Vasquez’s mother, Ana Henriquez, wrote to the court from El Salvador, pleading with the judge to let her daughter stay in the United States. “The situation here is horrible,” Henriquez wrote. “I cannot feed or look after my daughter and my grandchildren. They are North Americans and I am very poor.”
In September, Vasquez had a hearing on the merits of her case. Judge Wilson found that she had “worked hard in the United States, and has taken care of her family, and for the most part has stayed out of trouble.”
As a result, he ruled that Vasquez was eligible for “cancellation of removal,” meaning that her deportation order would be withdrawn and she could live and work legally in the United States.
The government appealed the ruling, arguing that Vasquez had failed to prove that her father, a permanent U.S. resident, and her six children, citizens all, would suffer “exceptional and extremely unusual hardship” if she was deported, the standard required.
She was sent back to detention.
All hope seemed lost. But unbeknownst to Vasquez, her eldest daughter had told her teachers about the family’s predicament, and that the school had helped them contact pro-bono lawyers from the Southern Poverty Law Center.
Now with legal counsel, Vasquez asked for another bond hearing. And on Feb. 20 — a year since her arrest — she found herself again facing Wilson on the video feed.
“I was so nervous … my feet were shaking,” she said. “I think I told him my name three times.”
Her lawyer, Matherne, reminded Wilson that he had granted Vasquez’s request to stay legally in the country more than five months earlier.
“Well, what’s the hold up?” Wilson said. “Why isn’t she released?”
The prosecutor at the hearing, Alex Brown, argued that Judge Wilson’s cancellation of Vasquez’s deportation order would probably be overturned on ICE’s appeal, which would give Vasquez an incentive to go underground if she were released. He suggested a $7,500 bond.

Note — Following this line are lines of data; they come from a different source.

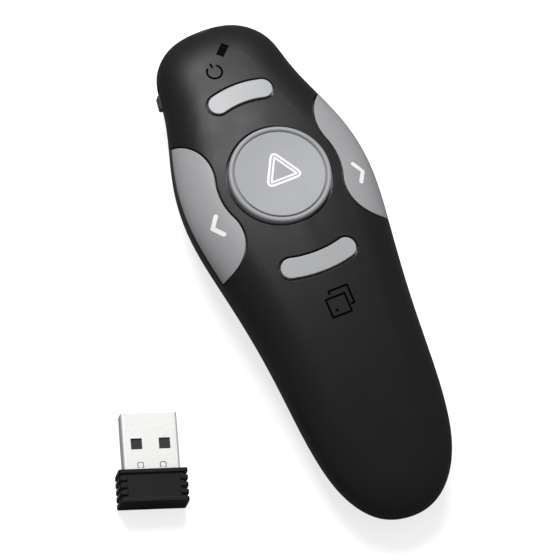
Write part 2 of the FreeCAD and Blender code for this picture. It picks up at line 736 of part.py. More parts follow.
def key_flange(plan):
    return form(FLANGE_TOP).cut(form(FLANGE_BOTTOM)).common(plan(FLANGE_REACH))


def stem(place, top):
    x, y = place
    return post(x, y, PLUNGER_TOP, top, STEM_RADIUS)


def side_key(hand):
    """A cap that continues the casing's skin, with a flange that catches under the casing."""
    foot = below_seam(KEY_TRAVEL + KEY_FOOT_GAP)
    cap = form(0).cut(form(FLANGE_BOTTOM)).common(side_key_prism(hand, 0)).cut(foot)
    flange = key_flange(lambda margin: side_key_prism(hand, margin)).cut(foot)
    name = "right" if hand > 0 else "left"
    peg = stem(SWITCH_PLACES[name], CREST_HEIGHT).common(form(WALL))
    return joined([cap, flange, peg])


def small_key(plan, name):
    """A cap that stands a little proud of the crown, with a flange under the casing."""
    cap = form(-SMALL_KEY_PROUD).cut(form(FLANGE_BOTTOM)).common(plan(0))
    peg = stem(SWITCH_PLACES[name], CREST_HEIGHT).common(form(WALL))
    return joined([cap, key_flange(plan), peg])


def laser_button():
    """A turned cap: raised rim, groove, dished face, skirt and a flange under the casing."""
    rim_inner = BUTTON_RADIUS - BUTTON_RIM_WIDTH
    groove_inner = rim_inner - BUTTON_GROOVE_WIDTH
    groove_floor = BUTTON_FACE_RISE - BUTTON_GROOVE_DEPTH
    skirt_inner = BUTTON_RADIUS - BUTTON_SKIRT_WALL
    flange_radius = BUTTON_RADIUS + BUTTON_GAP + FLANGE_REACH - KEY_GAP
    skirt_bottom = -BUTTON_FLANGE_DROP - FLANGE_THICKNESS
    rim_shoulder = BUTTON_RIM_RISE - BUTTON_RIM_WIDTH / 2
    rim_middle = (rim_inner + BUTTON_RADIUS) / 2
    centre = Vector(0, 0, BUTTON_FACE_RISE - BUTTON_DISH)
    face_middle = Vector(groove_inner / 2, 0, BUTTON_FACE_RISE - BUTTON_DISH * 3 / 4)
    face_edge = Vector(groove_inner, 0, BUTTON_FACE_RISE)
    corners = [
        Vector(BUTTON_RADIUS, 0, rim_shoulder),
        Vector(BUTTON_RADIUS, 0, -BUTTON_FLANGE_DROP),
        Vector(flange_radius, 0, -BUTTON_FLANGE_DROP),
        Vector(flange_radius, 0, skirt_bottom),
        Vector(skirt_inner, 0, skirt_bottom),
        Vector(skirt_inner, 0, -BUTTON_PLATE),
        Vector(0, 0, -BUTTON_PLATE),
        centre,
    ]
    edges = [
        Part.Arc(centre, face_middle, face_edge).toShape(),
        Part.LineSegment(face_edge, Vector(groove_inner, 0, groove_floor)).toShape(),
        Part.LineSegment(Vector(groove_inner, 0, groove_floor), Vector(rim_inner, 0, groove_floor)).toShape(),
        Part.LineSegment(Vector(rim_inner, 0, groove_floor), Vector(rim_inner, 0, rim_shoulder)).toShape(),
        Part.Arc(Vector(rim_inner, 0, rim_shoulder), Vector(rim_middle, 0, BUTTON_RIM_RISE), corners[0]).toShape(),
    ]
    for start, end in zip(corners[:-1], corners[1:]):
        edges.append(Part.LineSegment(start, end).toShape())
    cap = Part.Face(Part.Wire(edges)).revolve(Vector(0, 0, 0), Vector(0, 0, 1), 360)
    peg = stem(SWITCH_PLACES["laser"], BUTTON_CENTRE.z - BUTTON_PLATE / 2)
    return joined([on_button_axis(cap), peg])


# Board and electronics


def circuit_board():
    plan = [at_height(p, BOARD_HEIGHT) for p in drawn_in(BOARD_INSET)]
    board = lid(plan).extrude(Vector(0, 0, BOARD_THICKNESS))
    board = board.common(box(-WIDTH, WIDTH, BOARD_TAIL_Y, BOARD_HEAD_Y, 0, OVERRUN))
    for x, y in mirrored_places(SHELL_POST_HEAD):
        board = board.cut(post(x, y, 0, OVERRUN, POST_RADIUS + CELL_CLEARANCE))
    for x, y in mirrored_places(BOARD_POST_TAIL) + mirrored_places(BOARD_POST_HEAD):
        board = board.cut(post(x, y, 0, OVERRUN, SCREW_RADIUS + SCREW_CLEARANCE))
    return board


def switch_body(x, y):
    half = SWITCH_SIDE / 2
    body = box(x - half, x + half, y - half, y + half, BOARD_TOP, BOARD_TOP + SWITCH_HEIGHT)
    well = post(x, y, BOARD_TOP + SWITCH_HEIGHT - 2 * KEY_TRAVEL, OVERRUN, PLUNGER_RADIUS + PLUNGER_CLEARANCE)
    return body.cut(well)


def plunger(x, y):
    return post(x, y, BOARD_TOP + SWITCH_HEIGHT - KEY_TRAVEL / 2, PLUNGER_TOP, PLUNGER_RADIUS)


def centred_box(x, y, z, length_x, length_y, height):
    return box(x - length_x / 2, x + length_x / 2, y - length_y / 2, y + length_y / 2, z, z + height)


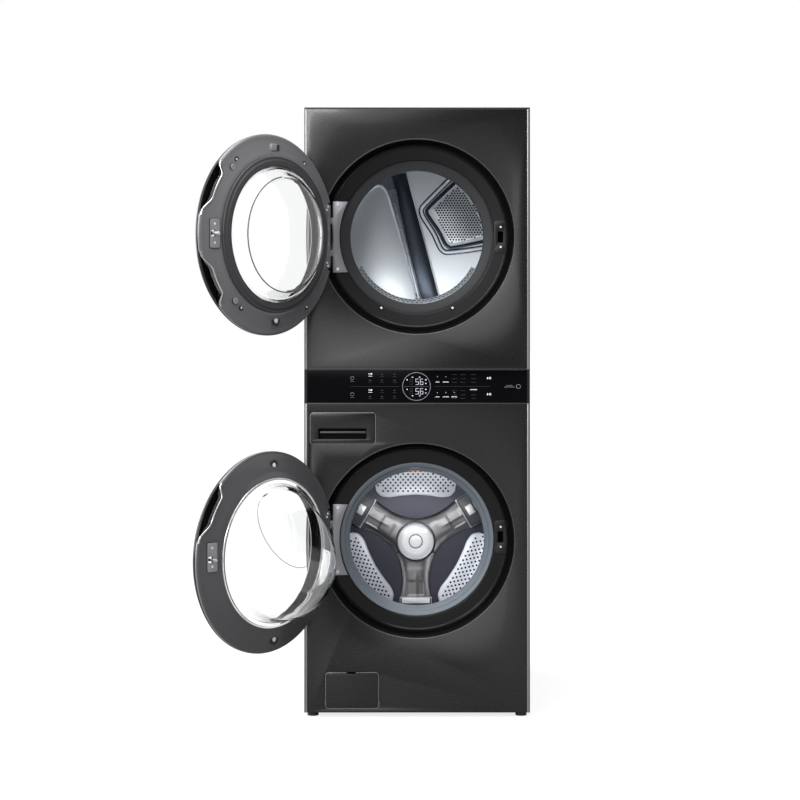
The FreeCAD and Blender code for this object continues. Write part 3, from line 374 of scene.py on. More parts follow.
def tube(points, radius, smooth=True, flat=1.0):
    """A round bar along (x, depth, z) points; flat under 1 squashes it towards the wall."""
    curve = bpy.data.curves.new("bar", "CURVE")
    curve.dimensions = "3D"
    curve.bevel_depth = radius
    curve.bevel_resolution = 3
    curve.use_fill_caps = True
    spline = curve.splines.new("NURBS" if smooth else "POLY")
    spline.points.add(len(points) - 1)
    for point, place in zip(spline.points, points):
        point.co = (*place, 1)
    if smooth:
        spline.order_u = 3
        spline.use_endpoint_u = True
        spline.resolution_u = 8
    holder = bpy.data.objects.new("bar", curve)
    bm = bmesh.new()
    mesh = bpy.data.meshes.new_from_object(holder)
    bm.from_mesh(mesh)
    bpy.data.meshes.remove(mesh)
    bpy.data.objects.remove(holder)
    if flat != 1.0:
        middle = points[0][1]
        bm.transform(move(y=middle) @ Matrix.Diagonal((1, flat, 1, 1)) @ move(y=-middle))
    return bm


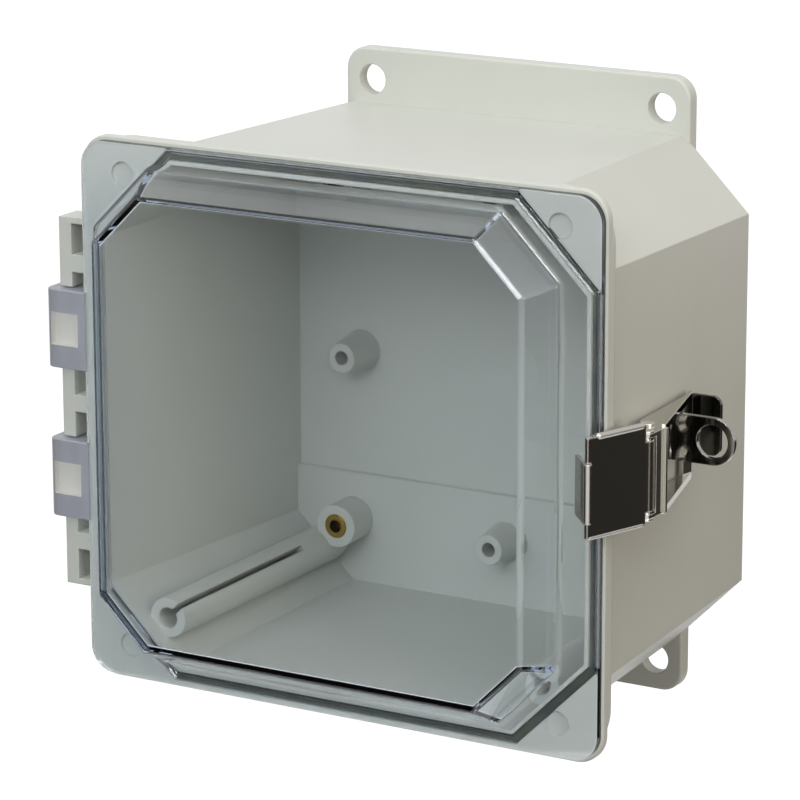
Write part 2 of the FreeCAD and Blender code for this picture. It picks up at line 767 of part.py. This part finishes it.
def make_latch_claw():
    """Plate with folded lips, a hook folded back at the front and a rolled knuckle."""
    low, high = height_span(latch_centre_z + claw_lift, claw_height)
    start = (claw_edge_x, claw_edge_depth)
    end = (claw_plate_end_x, claw_plate_end_depth)
    near, far = offset_line(*start, *end, -sheet)
    plate = prism([start, end, far, near], low, high)
    lip_start = point_along(*start, *end, claw_lip_start)
    lip_near, lip_far = offset_line(*lip_start, *end, -sheet - claw_lip_height)
    lips = [prism([lip_start, end, lip_far, lip_near], high - sheet, high),
            prism([lip_start, end, lip_far, lip_near], low, low + sheet)]
    knuckle = height_span(latch_centre_z, claw_knuckle_height)
    axis = (claw_axis_x, claw_axis_depth)
    inner_side = offset_line(*end, *axis, knuckle_roll_radius)[1]
    outer_side = offset_line(*end, *axis, -knuckle_roll_radius)[1]
    neck = prism([end, far, outer_side, inner_side], *knuckle)
    roll = upright(*axis, *knuckle, 2 * knuckle_roll_radius)
    tip_depth = cover_front_depth + hook_clearance
    hook_near, hook_far = offset_line(*start, hook_tip_x, tip_depth, -sheet)
    hook_span = height_span(latch_centre_z + hook_lift, hook_height)
    hook = prism([start, (hook_tip_x, tip_depth), hook_far, hook_near], *hook_span)
    bend = upright(*start, *hook_span, 2 * sheet)
    claw = plate.multiFuse(lips + [neck, roll, hook, bend])
    bore = latch_pin_diameter + 2 * latch_pin_clearance
    return claw.cut(upright(*axis, -claw_height, claw_height, bore)).removeSplitter()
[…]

Matherne said the amount was unreasonable. “The respondent’s father has been taking care of six children on his own,” she said. “He’s diabetic, and he has heart problems. He’s exhausted his savings.”
Judge Wilson agreed. “She’s not going anywhere,” he said. “I think this is a $1,500 bond case.”
When the judge announced he would grant the lowest level of bond allowed, other detainees in the room burst into applause.
Vasquez’s family scrambled to borrow the money to pay the bond that day.
A week later, the Board of Immigration Appeals threw out the government’s appeal, clearing the path for Vasquez to stay permanently in the United States.
Vasquez is now working odd jobs on construction sites and staying with roommates in Cobb County, looking for a place to settle with her children while she waits to complete all the steps needed to obtain her green card.
“I feel knocked out and confused,” Vasquez said. “It’s a big adjustment getting back into society again.”